For a given lens the maximum f-stop remains constant regardless of the format of the camera on which it is mounted - a f2.8 FX lens will still be a f2.8 lens on a DX body and will have the same depth of field characteristics as a f2.8 DX lens of the same focal length. What does change is the angle of view between th DX and FX formats when using lenses of the same focal length.
As far as I can see the one useful part of the Equivalence article is near the middle where there is the comment 'The point of photography is making photos'. The time spent wading through the article would be much better spent putting this into practice - I don't see anything else in the article that would improve your photography.

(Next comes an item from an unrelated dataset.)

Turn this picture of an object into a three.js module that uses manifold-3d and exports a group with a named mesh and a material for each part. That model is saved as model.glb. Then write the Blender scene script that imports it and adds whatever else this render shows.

Well, you're right in some ways, but I think you're missing the point. A given focal length at f/2.8 will have a dramatically smaller DOF on a FX body (and thus full frame sensor) than it will on a DX body (and thus crop frame sensor). Sure, 'equivalence' doesn't change the literal definition of what aperture and f-stop means, but it is a way of figuring out what apertures you need on a crop frame to replicate the DOF of a full frame (and vice versa).
Which bit have i misunderstood? The thread has wandered all over the place since starting as '24-85mm 3.5-4.5 vs off-brand 24-70mm 2.8 - What's your thoughts?' to considering that '17-50mm/2.8 on DX is equivalent 26.5-77.5mm/4.3 on FX. So, the 28-300mm would have larger aperture at all range that the 17-50mm cover. Distortion can be corrected, but sharpness couldn't.'. The Nikon 28-300mm is f3.5-f5.6 and it is this whether or not it is used on a DX or a FX body. The fact that a lens has to be closed down further on a larger format to achieve a given depth of field has no effect on its performance on the smaller format. When either of the lenses are used the f2.8 will still be faster than f3.5-f5.6.
If you would read what people wrote instead of getting defensive, you would see that I never said you misunderstood anything. I said you missed the whole point of it.